Belgesel dünyasındaki başarısını efsanevi müzisyen Ryuichi Sakamoto’nun “Opus” belgeseliyle kanıtlayan Neo Sora, ilk kurgusal uzun metrajı Happyend ile sinema dünyasına iddialı bir giriş yaptı. Yakın geleceğin Tokyo’sunda geçen film; yapay zekâ gözetimi, devlet baskısı ve sarsılan bir dostluk üzerinden modern dünyanın korkularını masaya yatırıyor.
Filmin merkezinde, çocukluk arkadaşı olan Yuta ve Kou yer alıyor. Okullarında yaptıkları bir şakanın ardından kurulan “Panopty” adlı yapay zekâlı yüz tanıma sistemi, bu iki gencin hayatını bir distopyaya çeviriyor.
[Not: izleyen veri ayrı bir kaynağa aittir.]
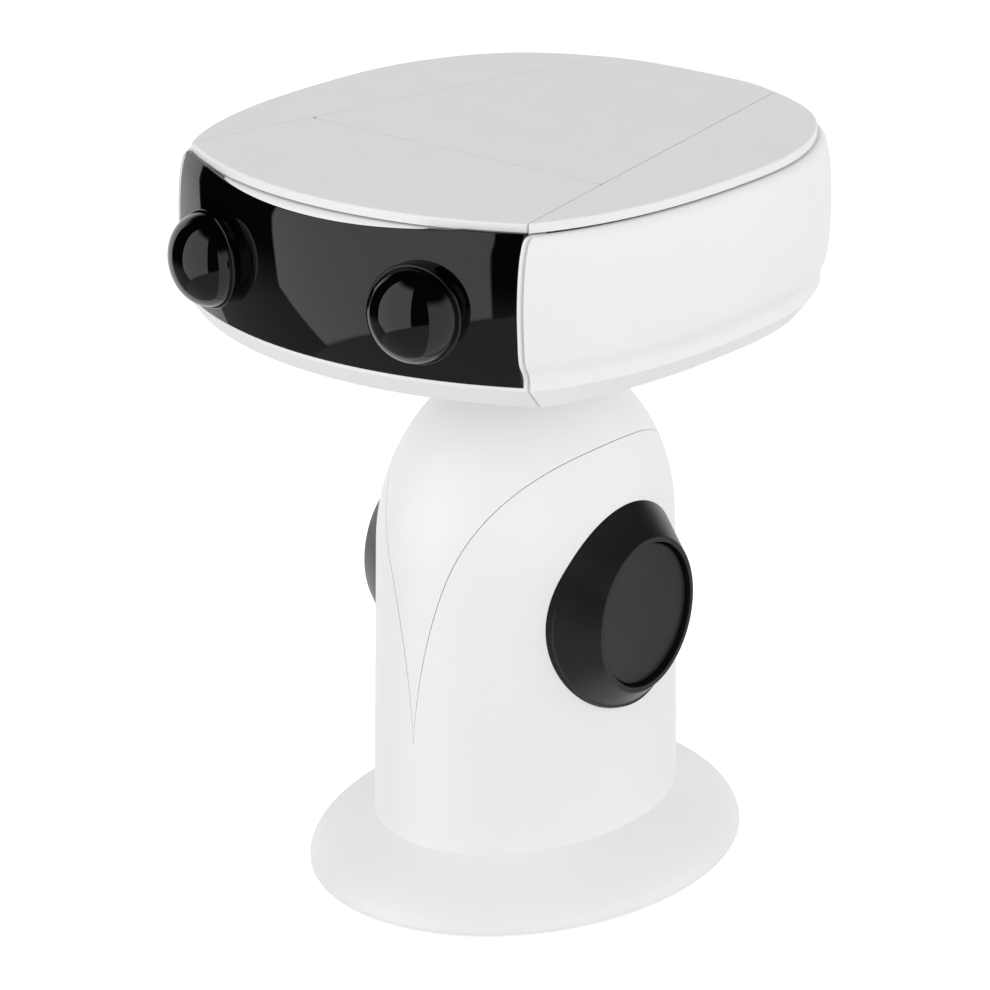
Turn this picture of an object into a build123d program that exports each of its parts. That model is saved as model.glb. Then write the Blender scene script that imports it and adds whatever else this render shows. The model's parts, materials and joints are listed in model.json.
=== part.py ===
"""Desktop robot with a stereo camera head that pans and tilts on a pillar body.

Millimetres. +Z is up, the face looks along -Y, and the origin is where the body's
vertical axis meets the desk.
"""

import os
from math import asin, cos, pi, radians, sin, sqrt

from build123d import *

# ---------------------------------------------------------------- driving dimensions
WALL = 2.4  # moulded shell thickness
SEAM = 0.3  # parting line between two shells
FIT = 0.05  # radial running clearance of a shaft or stem
GAP = 0.6  # clearance where one moving body passes another

# base
BASE_HALF = (80.8, 97.0)  # half width and half depth of the rim
PAD_HALF = (62.0, 78.0)
PAD_HEIGHT = 0.9
RIM_TOP = 1.9
BASE_TOP = 22.3
FLARE_POWER = 0.6
FLARE_STEPS = 5
COVER_TOP = 3.1
BALLAST_HALF = (44.0, 60.0)
BALLAST_HEIGHT = 6.0
BOSS_PLACES = [(50.2, 61.5), (-50.2, 61.5), (50.2, -61.5), (-50.2, -61.5)]
BOSS_RADIUS = 4.0
SCREW_RADIUS = 1.5
SCREW_HEAD_RADIUS = 2.9
SCREW_LENGTH = 6.8

# body
BODY_HALF = (54.5, 70.4)  # at the foot
SHOULDER_HALF_X = 52.6  # where the dome starts
SHOULDER_Z = 134.9
DOME_HEIGHT = 72.5
DOME_TOP = SHOULDER_Z + DOME_HEIGHT
DOME_END = 80.0  # degrees up the dome, where the neck's collar covers it
DOME_STEPS = 8
BIB_TIP = (0.0, 65.9)  # the V seam, seen from the front
BIB_GUIDES = [(2.5, 112.0), (20.0, 165.5)]
BIB_END = (41.5, 180.6)
BIB_TIP_STRETCH = 6  # the seam's gap, measured down the narrow tip
COLLAR_RADIUS = 19.5
COLLAR_TOP = 209.0
CUP_BORE = 13.0
INLET_Z = 34.0  # centre of the power inlet
INLET_WIDTH = 9.0
INLET_HEIGHT = 3.3
COLUMN_HALF_X = 30.0
COLUMN_HALF_Y = 14.0
COLUMN_TOP = 150.0
MOTOR_RADIUS = 18.0
MOTOR_TOP = 190.0
DECK = 4.0
COLUMN_FOOT = 3.0
BOARD_THICKNESS = 1.6
CABLE_HOLE_RADIUS = 15.0
FOOT_SCREW_SPACING = (50.0, 70.0)
BEARING_RADIUS = 10.0
BEARING_SPAN = (197.0, 205.0)

# neck and head joints
NECK_BOTTOM = COLLAR_TOP + GAP
NECK_FLANGE = (18.0, 3.4)
NECK_RADIUS = 15.0
NECK_TOP = 226.0
PAN_SHAFT_RADIUS = 5.0
TILT_Z = 248.0
TILT_AXLE_RADIUS = 4.0
EAR_INNER = 16.5
EAR_OUTER = 20.0
BRACKET_INNER = 24.0
BRACKET_OUTER = 30.0
BUSH_RADIUS = 7.0
YOKE_PLATE = 3.5
YOKE_DEPTH = 24.0
EAR_HALF_Y = 9.0
AXLE_HALF = 33.5
YOKE_SCREW_SPACING = 20.0

# side buttons
POD_Z = 113.6
POD_SEAT_RADIUS = 38.0
POD_BEAD_RADIUS = 39.2
POD_BEAD_PROUD = 1.5
POD_RIM_X = 61.3
POD_RIM_HALF = (29.0, 31.6)  # along Y and Z
POD_ROOT_X = 42.0
POD_ROOT_HALF = (40.9, 52.2)
POD_RIM_WIDTH = 2.0
POD_POCKET_X = 52.5
POD_BOSS = (21.8, 44.0)
CAP_GROOVE = 0.7
CAP_BACK_X = 55.5
CAP_CROWN_RADIUS = 170.0
CAP_FRONT_X = 61.6
STEM_RADIUS = 6.0
STEM_END_X = 38.0
PRESS = 2.0  # travel of a side button
CLIP_SPAN = (42.6, 43.8)
SPRING_RADIUS = 9.0
SPRING_WIRE = 0.5

# head, seen from above
HEAD_REAR_Y = 106.9
HEAD_HALF_X = 103.2
HEAD_MID_Y = -2.0
FRONT_RADIUS = 159.5
FRONT_CENTRE_Y = 38.3
CORNER_X = 84.7  # where the wall's front arc meets its side curve
LID_CORNER_X = 81.9
OUTLINE_POWER = 2.43
# head, seen from the side: how far the wall stands out from the lid's outline
HEAD_BOTTOM = 231.0
CHAMFER_TOP = 238.5
WIDEST_Z = 267.0
WALL_TOP = 295.4
LID_BOTTOM = 296.1
LID_TOP = 299.6
LID_EDGE_ROUND = 0.9
BULGE_BOTTOM = -2.6
BULGE_CHAMFER = 2.8
BULGE_MAX = 5.9
BULGE_TOP = 1.2
BULGE_POWER = 2.2
WALL_LEVELS = (238.5, 248.0, 258.0, 267.0, 275.0, 282.0, 287.5, 291.5, 294.2, 295.4)
FRAME_WALL = 4.8  # front bezel, counted from the outer surface
CORNER_DRIFT = 0.5  # how far the corner moves inward for each unit of inset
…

Siyasi Kırılma: Kore kökenli bir Japon olan Kou, toplumsal yabancı düşmanlığına karşı aktivizme yönelirken; Yuta, müziğine sığınarak sistemden kaçmayı tercih ediyor.
Korku Politikası: Filmde sürekli çalan deprem uyarıları, devletin “güvenlik” adı altında özgürlükleri kısıtlamasını meşrulaştıran bir motif olarak kullanılıyor.
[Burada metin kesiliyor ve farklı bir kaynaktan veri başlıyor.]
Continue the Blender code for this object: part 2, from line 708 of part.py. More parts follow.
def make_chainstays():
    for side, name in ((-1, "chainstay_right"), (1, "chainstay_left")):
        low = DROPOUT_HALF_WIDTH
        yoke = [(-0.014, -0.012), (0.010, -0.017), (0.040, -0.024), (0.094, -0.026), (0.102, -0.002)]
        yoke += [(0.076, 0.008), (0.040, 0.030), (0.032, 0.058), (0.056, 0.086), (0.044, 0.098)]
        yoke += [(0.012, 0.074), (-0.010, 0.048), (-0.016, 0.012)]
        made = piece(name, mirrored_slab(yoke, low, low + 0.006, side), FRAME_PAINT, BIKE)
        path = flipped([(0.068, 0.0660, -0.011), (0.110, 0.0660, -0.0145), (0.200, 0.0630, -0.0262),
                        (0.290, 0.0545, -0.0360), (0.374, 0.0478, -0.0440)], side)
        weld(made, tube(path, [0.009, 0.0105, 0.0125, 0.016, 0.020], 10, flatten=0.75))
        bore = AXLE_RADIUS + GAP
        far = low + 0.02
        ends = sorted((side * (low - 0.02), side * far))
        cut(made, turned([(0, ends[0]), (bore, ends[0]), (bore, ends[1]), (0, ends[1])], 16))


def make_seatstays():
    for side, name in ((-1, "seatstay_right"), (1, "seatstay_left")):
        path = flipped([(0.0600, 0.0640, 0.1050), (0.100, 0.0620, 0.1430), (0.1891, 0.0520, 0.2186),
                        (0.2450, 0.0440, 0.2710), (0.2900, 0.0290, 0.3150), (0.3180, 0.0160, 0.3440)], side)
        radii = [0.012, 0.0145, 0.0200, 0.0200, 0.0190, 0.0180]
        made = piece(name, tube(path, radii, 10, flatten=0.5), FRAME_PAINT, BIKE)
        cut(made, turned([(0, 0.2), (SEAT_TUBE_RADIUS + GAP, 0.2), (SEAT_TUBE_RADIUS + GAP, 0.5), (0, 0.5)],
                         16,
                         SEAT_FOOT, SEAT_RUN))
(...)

Neo Sora, filmi sadece siyasi bir eleştiri olarak değil, görsel ve işitsel bir şölen olarak kurgulamış.
Bir Direniş Aracı Olarak Müzik: Filmde techno müzik, sadece bir arka plan sesi değil; tek tipleşmeye karşı bireyselliğin ve özgürlüğün en güçlü çığlığı olarak konumlanıyor.
Lirik Görsellik: Görüntü yönetmeni Bill Kirstein, Tokyo’nun gece manzaralarını ve okulun steril boşluğunu kullanarak hem büyüleyici hem de ürpertici bir atmosfer yaratıyor.
Happyend, 2025’in en güçlü trendlerinden biri olan “Dystopian Coming-of-Age” akımının en taze örneği.
Çeşitlilik: Film; Çinli, Afrikalı-Amerikalı ve Koreli-Japon öğrencilerden oluşan kadrosuyla, Japonya’nın homojen kimlik algısına sessiz ama güçlü bir meydan okuma sunuyor.
Eleştirmen Notu: Rotten Tomatoes’ta %94 gibi etkileyici bir puana sahip olan yapım, Venedik Film Festivali’nden Asia Pacific Screen Awards’a kadar pek çok prestijli durakta alkış topladı.
Apartman No:26 Notu
Eğer sinemanın sadece eğlence değil, bir farkındalık aracı olduğuna inanıyorsanız; “Happyend”, kışın gri günlerinde hem ruhunuzu ısıtacak hem de zihninizi açacak bir başyapıt.